--- Instructions to follow ---
Among the lines below, keep only those from the one containing "module woven_label() color(label_colour)" through the one containing "imported = [obj", and reproduce them exactly.

--- Source data ---
——————————

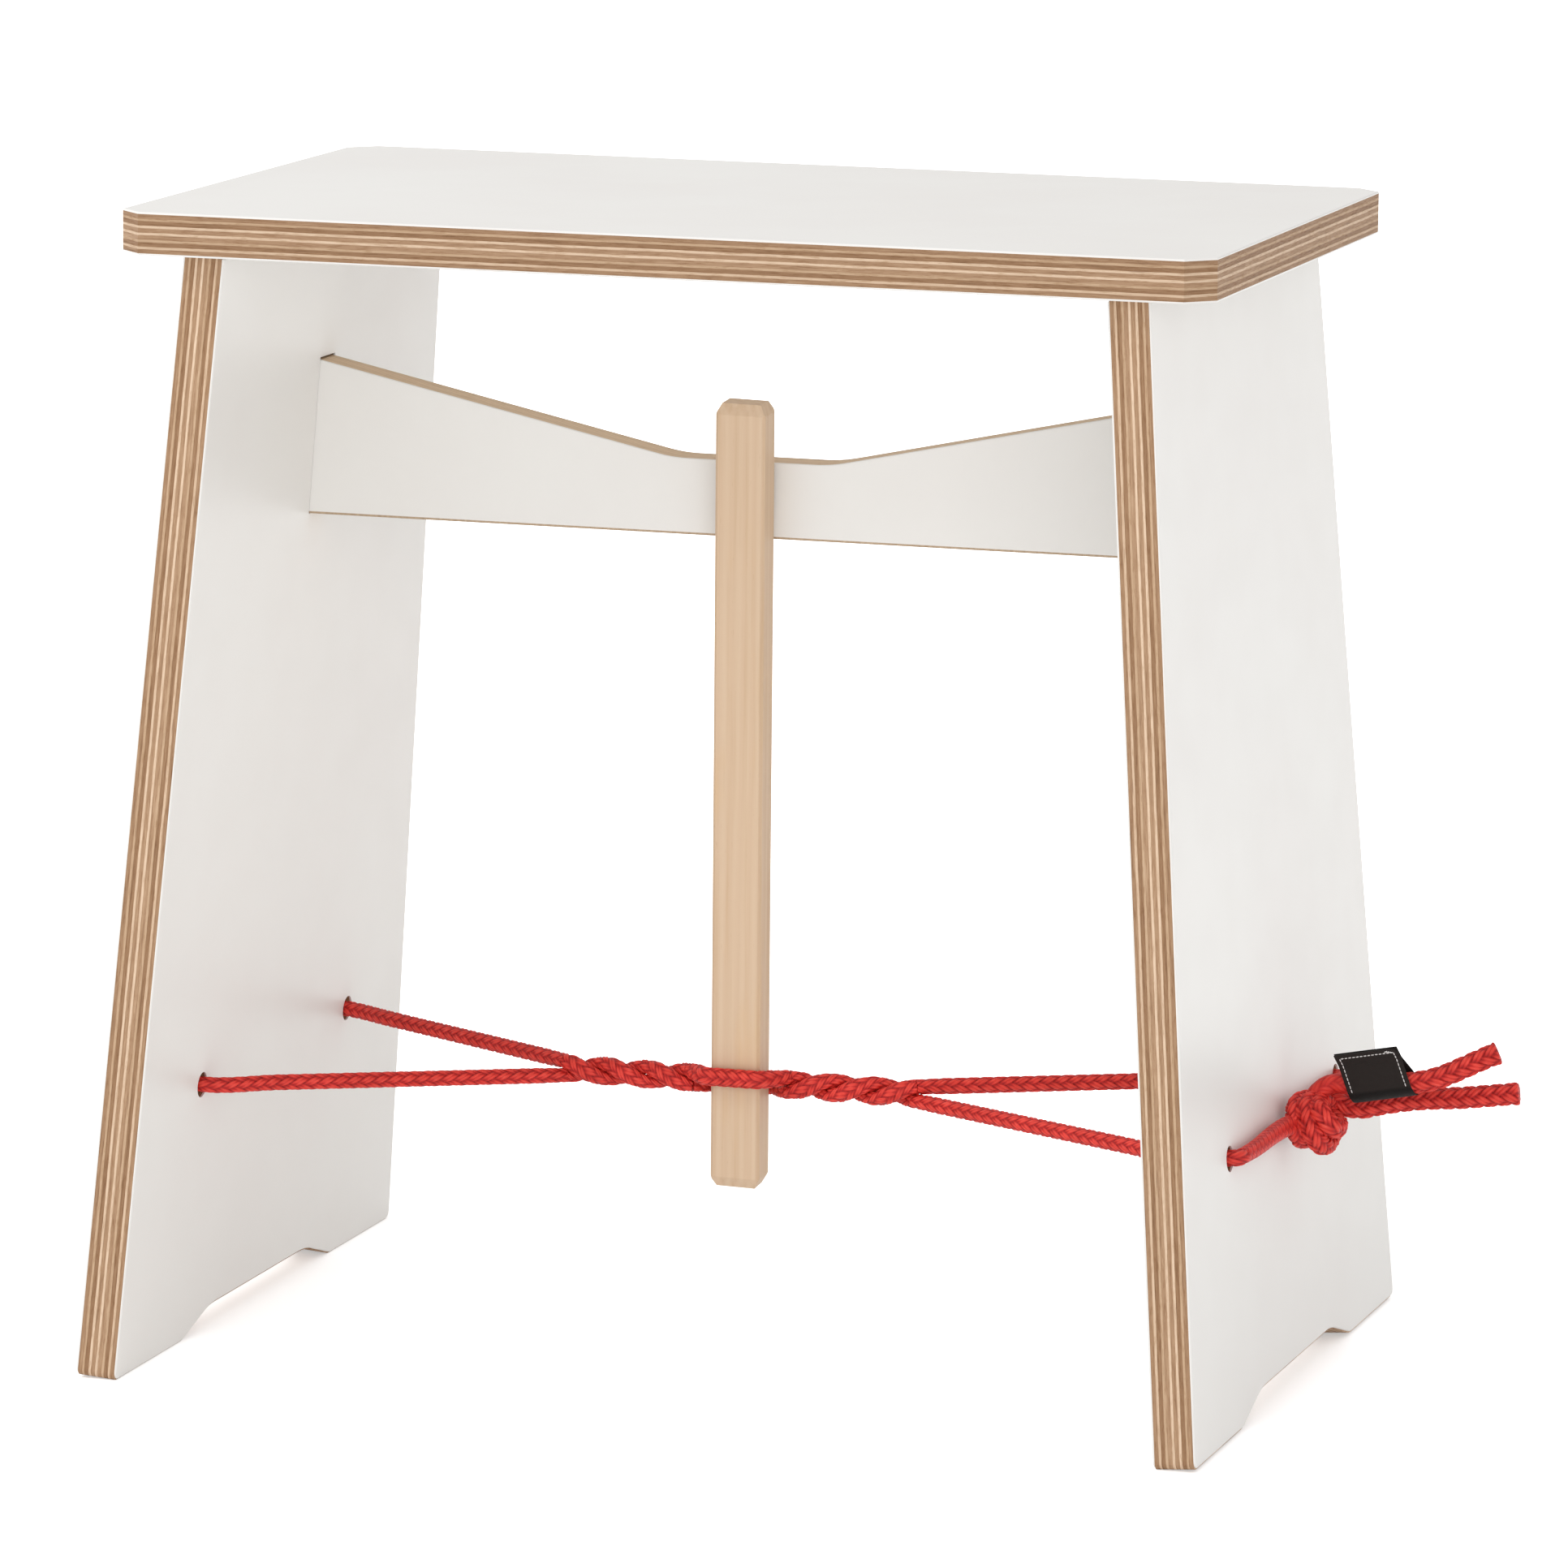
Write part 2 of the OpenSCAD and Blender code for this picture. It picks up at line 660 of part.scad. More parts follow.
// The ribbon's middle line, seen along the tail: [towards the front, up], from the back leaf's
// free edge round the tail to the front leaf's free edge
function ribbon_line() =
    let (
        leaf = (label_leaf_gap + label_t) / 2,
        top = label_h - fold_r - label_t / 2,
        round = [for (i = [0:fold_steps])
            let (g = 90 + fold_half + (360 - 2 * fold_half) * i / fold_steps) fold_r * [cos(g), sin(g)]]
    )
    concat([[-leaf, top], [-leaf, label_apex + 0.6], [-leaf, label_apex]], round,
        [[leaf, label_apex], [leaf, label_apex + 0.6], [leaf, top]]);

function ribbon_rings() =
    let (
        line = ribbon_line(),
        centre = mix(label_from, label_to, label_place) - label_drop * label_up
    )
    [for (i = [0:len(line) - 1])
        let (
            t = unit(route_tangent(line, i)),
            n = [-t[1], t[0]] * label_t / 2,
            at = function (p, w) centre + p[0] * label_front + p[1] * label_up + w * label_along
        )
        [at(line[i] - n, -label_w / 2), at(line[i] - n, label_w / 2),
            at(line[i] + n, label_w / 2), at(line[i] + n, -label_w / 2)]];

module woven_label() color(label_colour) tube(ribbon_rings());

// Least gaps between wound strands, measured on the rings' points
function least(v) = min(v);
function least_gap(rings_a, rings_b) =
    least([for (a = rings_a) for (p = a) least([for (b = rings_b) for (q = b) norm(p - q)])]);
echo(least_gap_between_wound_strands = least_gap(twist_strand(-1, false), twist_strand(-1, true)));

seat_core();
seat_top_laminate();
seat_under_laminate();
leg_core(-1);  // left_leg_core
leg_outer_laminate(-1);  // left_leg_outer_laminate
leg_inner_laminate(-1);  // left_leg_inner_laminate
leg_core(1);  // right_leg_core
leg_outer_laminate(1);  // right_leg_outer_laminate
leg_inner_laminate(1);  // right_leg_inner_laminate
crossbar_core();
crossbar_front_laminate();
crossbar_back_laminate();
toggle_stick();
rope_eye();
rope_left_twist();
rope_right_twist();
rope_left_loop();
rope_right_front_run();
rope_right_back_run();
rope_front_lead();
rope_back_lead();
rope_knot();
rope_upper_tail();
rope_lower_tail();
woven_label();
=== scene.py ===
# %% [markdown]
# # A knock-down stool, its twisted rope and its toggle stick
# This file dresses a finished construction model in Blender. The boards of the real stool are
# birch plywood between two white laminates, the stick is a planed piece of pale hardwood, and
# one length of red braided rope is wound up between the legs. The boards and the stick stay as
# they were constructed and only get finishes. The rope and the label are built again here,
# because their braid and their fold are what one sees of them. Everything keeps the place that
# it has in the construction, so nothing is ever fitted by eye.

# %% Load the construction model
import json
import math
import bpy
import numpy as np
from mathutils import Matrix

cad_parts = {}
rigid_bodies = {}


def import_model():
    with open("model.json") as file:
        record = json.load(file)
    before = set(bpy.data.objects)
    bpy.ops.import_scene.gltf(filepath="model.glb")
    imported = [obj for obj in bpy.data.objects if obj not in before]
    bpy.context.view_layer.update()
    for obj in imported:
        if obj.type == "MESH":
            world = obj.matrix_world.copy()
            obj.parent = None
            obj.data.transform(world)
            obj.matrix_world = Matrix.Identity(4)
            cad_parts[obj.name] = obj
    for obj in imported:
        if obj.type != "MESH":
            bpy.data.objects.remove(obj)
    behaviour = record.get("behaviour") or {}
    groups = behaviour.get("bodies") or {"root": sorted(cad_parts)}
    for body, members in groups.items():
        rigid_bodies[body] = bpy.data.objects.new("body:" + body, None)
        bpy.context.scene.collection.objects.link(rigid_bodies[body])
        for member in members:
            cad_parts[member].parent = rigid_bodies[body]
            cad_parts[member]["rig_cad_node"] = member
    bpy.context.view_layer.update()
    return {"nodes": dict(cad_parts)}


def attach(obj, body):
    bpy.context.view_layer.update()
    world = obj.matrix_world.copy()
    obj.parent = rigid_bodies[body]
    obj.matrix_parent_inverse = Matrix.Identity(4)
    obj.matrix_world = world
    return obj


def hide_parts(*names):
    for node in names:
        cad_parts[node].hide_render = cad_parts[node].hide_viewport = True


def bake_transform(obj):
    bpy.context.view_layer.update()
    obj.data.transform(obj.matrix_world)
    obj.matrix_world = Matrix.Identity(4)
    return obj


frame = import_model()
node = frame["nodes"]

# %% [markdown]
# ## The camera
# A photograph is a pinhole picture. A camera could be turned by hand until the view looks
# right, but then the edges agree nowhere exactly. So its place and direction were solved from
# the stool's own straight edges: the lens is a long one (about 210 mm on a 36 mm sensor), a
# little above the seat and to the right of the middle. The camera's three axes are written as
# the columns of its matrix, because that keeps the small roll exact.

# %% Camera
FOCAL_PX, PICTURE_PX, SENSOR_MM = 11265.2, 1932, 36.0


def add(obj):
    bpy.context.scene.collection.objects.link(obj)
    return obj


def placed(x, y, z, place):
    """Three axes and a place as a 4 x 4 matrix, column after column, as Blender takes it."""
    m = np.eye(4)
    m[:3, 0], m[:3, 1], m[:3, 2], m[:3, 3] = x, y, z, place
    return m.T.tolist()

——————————

--- Written solution ---
module woven_label() color(label_colour) tube(ribbon_rings());

// Least gaps between wound strands, measured on the rings' points
function least(v) = min(v);
function least_gap(rings_a, rings_b) =
    least([for (a = rings_a) for (p = a) least([for (b = rings_b) for (q = b) norm(p - q)])]);
echo(least_gap_between_wound_strands = least_gap(twist_strand(-1, false), twist_strand(-1, true)));

seat_core();
seat_top_laminate();
seat_under_laminate();
leg_core(-1);  // left_leg_core
leg_outer_laminate(-1);  // left_leg_outer_laminate
leg_inner_laminate(-1);  // left_leg_inner_laminate
leg_core(1);  // right_leg_core
leg_outer_laminate(1);  // right_leg_outer_laminate
leg_inner_laminate(1);  // right_leg_inner_laminate
crossbar_core();
crossbar_front_laminate();
crossbar_back_laminate();
toggle_stick();
rope_eye();
rope_left_twist();
rope_right_twist();
rope_left_loop();
rope_right_front_run();
rope_right_back_run();
rope_front_lead();
rope_back_lead();
rope_knot();
rope_upper_tail();
rope_lower_tail();
woven_label();
=== scene.py ===
# %% [markdown]
# # A knock-down stool, its twisted rope and its toggle stick
# This file dresses a finished construction model in Blender. The boards of the real stool are
# birch plywood between two white laminates, the stick is a planed piece of pale hardwood, and
# one length of red braided rope is wound up between the legs. The boards and the stick stay as
# they were constructed and only get finishes. The rope and the label are built again here,
# because their braid and their fold are what one sees of them. Everything keeps the place that
# it has in the construction, so nothing is ever fitted by eye.

# %% Load the construction model
import json
import math
import bpy
import numpy as np
from mathutils import Matrix

cad_parts = {}
rigid_bodies = {}


def import_model():
    with open("model.json") as file:
        record = json.load(file)
    before = set(bpy.data.objects)
    bpy.ops.import_scene.gltf(filepath="model.glb")
    imported = [obj for obj in bpy.data.objects if obj not in before]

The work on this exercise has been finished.